--- Begin Dataset content ---

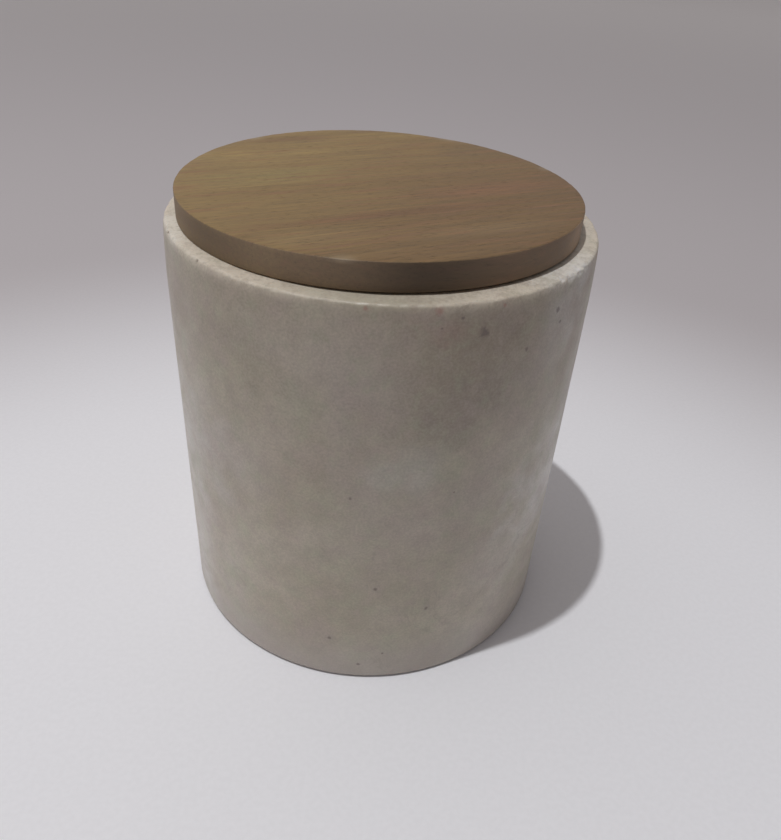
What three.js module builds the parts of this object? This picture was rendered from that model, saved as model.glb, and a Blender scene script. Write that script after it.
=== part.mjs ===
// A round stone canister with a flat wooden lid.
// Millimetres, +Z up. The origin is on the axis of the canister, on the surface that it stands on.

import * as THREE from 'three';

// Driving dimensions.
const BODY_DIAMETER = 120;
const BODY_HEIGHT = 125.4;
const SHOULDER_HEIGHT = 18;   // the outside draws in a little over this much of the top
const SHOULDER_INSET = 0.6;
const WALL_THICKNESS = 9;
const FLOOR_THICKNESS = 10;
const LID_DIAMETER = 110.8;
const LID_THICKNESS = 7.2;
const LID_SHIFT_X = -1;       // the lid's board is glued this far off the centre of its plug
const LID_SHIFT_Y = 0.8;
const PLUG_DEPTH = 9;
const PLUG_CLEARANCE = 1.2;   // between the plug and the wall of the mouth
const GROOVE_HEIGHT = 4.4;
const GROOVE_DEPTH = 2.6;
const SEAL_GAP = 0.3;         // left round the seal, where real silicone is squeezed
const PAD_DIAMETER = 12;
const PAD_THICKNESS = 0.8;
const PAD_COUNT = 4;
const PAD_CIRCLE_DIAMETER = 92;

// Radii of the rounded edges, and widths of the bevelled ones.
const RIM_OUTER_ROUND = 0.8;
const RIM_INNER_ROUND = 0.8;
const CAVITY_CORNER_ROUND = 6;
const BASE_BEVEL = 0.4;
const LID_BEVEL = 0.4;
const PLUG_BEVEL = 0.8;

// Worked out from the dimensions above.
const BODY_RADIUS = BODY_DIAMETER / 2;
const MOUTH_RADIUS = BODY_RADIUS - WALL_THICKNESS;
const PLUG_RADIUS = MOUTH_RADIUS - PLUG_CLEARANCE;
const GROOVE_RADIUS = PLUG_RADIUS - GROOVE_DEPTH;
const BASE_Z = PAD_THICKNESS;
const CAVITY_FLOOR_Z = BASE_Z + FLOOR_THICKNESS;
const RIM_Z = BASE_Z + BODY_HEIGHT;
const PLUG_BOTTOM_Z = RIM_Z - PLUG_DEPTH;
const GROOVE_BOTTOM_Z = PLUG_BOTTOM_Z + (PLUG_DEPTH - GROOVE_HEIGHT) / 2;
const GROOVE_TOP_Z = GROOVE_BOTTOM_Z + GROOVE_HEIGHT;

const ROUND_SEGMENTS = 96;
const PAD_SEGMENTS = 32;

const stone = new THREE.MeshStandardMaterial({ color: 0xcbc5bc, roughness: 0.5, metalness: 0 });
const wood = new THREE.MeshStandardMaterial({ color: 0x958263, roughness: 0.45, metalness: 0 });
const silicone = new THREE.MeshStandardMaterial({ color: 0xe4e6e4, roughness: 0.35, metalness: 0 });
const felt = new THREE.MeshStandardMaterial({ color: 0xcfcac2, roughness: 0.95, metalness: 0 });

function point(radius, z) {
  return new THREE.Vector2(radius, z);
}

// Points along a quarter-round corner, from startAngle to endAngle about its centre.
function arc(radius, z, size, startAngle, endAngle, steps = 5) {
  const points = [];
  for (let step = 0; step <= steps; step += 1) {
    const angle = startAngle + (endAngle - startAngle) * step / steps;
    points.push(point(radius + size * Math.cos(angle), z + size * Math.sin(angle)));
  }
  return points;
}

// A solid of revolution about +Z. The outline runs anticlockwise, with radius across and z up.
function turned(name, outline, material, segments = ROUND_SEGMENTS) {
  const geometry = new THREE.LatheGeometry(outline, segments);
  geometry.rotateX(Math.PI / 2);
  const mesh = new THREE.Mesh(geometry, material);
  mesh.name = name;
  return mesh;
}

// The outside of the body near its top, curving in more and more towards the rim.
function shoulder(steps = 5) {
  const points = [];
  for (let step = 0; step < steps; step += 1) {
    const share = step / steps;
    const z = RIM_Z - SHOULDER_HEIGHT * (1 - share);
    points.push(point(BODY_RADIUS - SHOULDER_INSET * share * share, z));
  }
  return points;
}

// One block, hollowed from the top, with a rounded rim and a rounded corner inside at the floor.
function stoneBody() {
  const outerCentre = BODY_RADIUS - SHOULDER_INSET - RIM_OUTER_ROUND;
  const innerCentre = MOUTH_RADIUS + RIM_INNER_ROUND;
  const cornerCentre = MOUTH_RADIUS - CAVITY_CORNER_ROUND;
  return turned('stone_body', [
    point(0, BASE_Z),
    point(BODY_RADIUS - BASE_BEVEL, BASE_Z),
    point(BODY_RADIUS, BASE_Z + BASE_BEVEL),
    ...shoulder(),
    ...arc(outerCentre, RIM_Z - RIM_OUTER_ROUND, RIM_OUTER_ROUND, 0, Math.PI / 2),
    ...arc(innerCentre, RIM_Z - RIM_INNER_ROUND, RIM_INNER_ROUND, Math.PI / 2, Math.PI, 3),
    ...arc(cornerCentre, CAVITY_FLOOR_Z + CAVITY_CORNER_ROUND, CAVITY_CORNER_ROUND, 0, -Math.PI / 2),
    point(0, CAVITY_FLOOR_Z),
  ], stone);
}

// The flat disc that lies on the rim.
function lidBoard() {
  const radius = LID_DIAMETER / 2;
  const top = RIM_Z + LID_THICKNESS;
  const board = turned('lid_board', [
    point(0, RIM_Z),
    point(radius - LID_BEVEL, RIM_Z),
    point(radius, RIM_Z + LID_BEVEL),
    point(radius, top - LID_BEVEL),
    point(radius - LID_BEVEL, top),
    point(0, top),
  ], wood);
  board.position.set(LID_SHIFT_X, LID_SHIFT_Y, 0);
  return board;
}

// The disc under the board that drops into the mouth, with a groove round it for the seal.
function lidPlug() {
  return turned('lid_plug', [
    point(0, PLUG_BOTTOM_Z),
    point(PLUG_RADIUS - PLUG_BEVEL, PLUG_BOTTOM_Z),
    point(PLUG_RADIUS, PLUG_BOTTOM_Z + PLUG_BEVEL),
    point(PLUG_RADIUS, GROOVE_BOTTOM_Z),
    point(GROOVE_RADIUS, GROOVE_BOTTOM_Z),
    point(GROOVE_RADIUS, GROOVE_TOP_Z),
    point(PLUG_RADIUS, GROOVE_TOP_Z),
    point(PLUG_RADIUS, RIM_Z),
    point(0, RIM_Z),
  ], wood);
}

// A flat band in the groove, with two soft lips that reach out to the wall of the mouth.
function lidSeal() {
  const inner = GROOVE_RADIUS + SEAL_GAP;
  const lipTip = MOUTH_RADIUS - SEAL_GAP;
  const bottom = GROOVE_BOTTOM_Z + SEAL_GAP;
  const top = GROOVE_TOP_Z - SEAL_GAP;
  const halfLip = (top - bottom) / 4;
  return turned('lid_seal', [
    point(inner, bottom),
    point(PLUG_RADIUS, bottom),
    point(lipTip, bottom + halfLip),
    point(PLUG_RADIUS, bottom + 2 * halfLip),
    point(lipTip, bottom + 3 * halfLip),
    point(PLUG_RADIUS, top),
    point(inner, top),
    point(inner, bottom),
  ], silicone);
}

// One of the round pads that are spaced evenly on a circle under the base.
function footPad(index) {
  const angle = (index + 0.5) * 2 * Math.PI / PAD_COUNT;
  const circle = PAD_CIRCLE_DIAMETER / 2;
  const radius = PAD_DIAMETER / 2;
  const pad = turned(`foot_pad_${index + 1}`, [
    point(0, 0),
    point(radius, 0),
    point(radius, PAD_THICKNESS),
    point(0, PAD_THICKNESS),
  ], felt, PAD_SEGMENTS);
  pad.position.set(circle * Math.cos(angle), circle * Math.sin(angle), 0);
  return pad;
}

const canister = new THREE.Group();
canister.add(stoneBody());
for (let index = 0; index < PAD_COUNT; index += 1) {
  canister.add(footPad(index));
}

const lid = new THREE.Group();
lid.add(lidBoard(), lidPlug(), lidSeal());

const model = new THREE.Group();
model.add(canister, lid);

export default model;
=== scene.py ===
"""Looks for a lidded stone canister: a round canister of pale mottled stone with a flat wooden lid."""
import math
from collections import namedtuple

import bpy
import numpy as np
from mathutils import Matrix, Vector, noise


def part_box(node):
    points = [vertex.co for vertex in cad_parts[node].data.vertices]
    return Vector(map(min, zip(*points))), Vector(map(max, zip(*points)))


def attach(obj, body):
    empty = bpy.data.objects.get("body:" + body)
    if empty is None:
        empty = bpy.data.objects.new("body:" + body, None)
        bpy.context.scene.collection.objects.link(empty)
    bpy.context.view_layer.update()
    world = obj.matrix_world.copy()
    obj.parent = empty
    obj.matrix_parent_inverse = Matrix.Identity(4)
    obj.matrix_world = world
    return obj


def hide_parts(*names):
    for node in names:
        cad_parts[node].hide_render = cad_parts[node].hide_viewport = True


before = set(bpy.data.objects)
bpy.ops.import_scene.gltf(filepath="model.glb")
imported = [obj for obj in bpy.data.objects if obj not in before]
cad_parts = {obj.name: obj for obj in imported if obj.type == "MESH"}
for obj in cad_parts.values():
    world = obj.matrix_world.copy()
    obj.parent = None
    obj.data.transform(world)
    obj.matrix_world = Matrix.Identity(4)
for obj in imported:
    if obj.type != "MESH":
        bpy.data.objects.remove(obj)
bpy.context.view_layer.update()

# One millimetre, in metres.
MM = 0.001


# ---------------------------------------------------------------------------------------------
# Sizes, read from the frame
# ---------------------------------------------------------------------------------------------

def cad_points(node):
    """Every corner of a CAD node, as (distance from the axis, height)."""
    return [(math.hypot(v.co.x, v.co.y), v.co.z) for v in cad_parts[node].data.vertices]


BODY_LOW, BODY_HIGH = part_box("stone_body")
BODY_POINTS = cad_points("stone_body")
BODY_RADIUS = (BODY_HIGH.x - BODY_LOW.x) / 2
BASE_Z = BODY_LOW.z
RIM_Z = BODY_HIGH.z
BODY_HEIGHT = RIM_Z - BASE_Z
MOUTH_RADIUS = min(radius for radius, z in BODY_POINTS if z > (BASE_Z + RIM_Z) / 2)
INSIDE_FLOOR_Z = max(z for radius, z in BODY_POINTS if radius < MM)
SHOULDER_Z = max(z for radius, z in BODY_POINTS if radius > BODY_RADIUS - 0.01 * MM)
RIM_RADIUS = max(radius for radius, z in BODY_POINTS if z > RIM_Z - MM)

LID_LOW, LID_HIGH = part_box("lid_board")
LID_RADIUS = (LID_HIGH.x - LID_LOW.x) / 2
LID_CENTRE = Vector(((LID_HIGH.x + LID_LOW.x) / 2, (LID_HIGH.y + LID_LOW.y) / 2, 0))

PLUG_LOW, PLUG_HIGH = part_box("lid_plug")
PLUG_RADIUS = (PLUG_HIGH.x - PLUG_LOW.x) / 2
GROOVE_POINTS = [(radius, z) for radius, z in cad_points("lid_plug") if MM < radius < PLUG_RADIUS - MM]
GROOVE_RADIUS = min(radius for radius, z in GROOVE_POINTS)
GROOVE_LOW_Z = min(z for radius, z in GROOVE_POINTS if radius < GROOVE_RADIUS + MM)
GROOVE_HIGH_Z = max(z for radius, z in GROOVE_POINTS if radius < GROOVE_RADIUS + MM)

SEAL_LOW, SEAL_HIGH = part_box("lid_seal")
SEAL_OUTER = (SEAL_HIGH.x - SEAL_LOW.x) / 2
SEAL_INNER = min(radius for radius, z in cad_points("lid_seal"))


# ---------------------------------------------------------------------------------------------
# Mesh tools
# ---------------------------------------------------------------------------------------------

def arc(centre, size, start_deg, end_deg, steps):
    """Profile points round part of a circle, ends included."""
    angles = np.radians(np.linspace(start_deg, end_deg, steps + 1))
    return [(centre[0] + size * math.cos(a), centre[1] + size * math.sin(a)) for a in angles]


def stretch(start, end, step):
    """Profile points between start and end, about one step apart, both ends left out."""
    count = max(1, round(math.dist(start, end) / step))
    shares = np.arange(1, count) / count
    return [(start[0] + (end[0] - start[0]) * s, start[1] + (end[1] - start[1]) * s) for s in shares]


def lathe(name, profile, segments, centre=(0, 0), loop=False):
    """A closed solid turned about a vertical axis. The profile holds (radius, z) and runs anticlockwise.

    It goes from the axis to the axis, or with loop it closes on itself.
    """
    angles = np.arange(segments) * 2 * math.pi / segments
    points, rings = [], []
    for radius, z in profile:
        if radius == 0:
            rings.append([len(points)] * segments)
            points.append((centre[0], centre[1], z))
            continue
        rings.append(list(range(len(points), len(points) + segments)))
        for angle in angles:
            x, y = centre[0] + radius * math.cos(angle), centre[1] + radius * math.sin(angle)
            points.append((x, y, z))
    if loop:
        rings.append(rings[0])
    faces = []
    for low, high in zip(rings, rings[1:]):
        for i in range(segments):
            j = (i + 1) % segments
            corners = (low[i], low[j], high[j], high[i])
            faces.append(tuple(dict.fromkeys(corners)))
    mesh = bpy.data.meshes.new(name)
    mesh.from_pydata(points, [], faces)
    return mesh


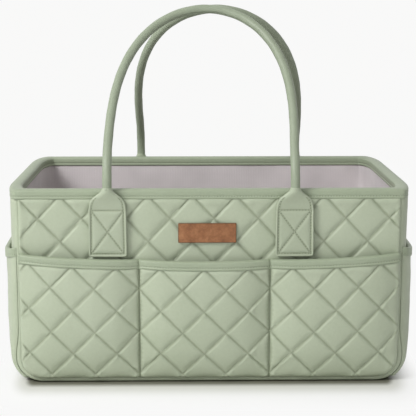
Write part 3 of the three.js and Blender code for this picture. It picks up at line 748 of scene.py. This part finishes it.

--- End Dataset content ---

The exercise:
Nothing outside the span should appear: copy exactly from the line with "const canister = new THREE.Group();" through the line with "zip(*points))), Vector(map(max, zip(*points)))".

Solution:
const canister = new THREE.Group();
canister.add(stoneBody());
for (let index = 0; index < PAD_COUNT; index += 1) {
  canister.add(footPad(index));
}

const lid = new THREE.Group();
lid.add(lidBoard(), lidPlug(), lidSeal());

const model = new THREE.Group();
model.add(canister, lid);

export default model;
=== scene.py ===
"""Looks for a lidded stone canister: a round canister of pale mottled stone with a flat wooden lid."""
import math
from collections import namedtuple

import bpy
import numpy as np
from mathutils import Matrix, Vector, noise


def part_box(node):
    points = [vertex.co for vertex in cad_parts[node].data.vertices]
    return Vector(map(min, zip(*points))), Vector(map(max, zip(*points)))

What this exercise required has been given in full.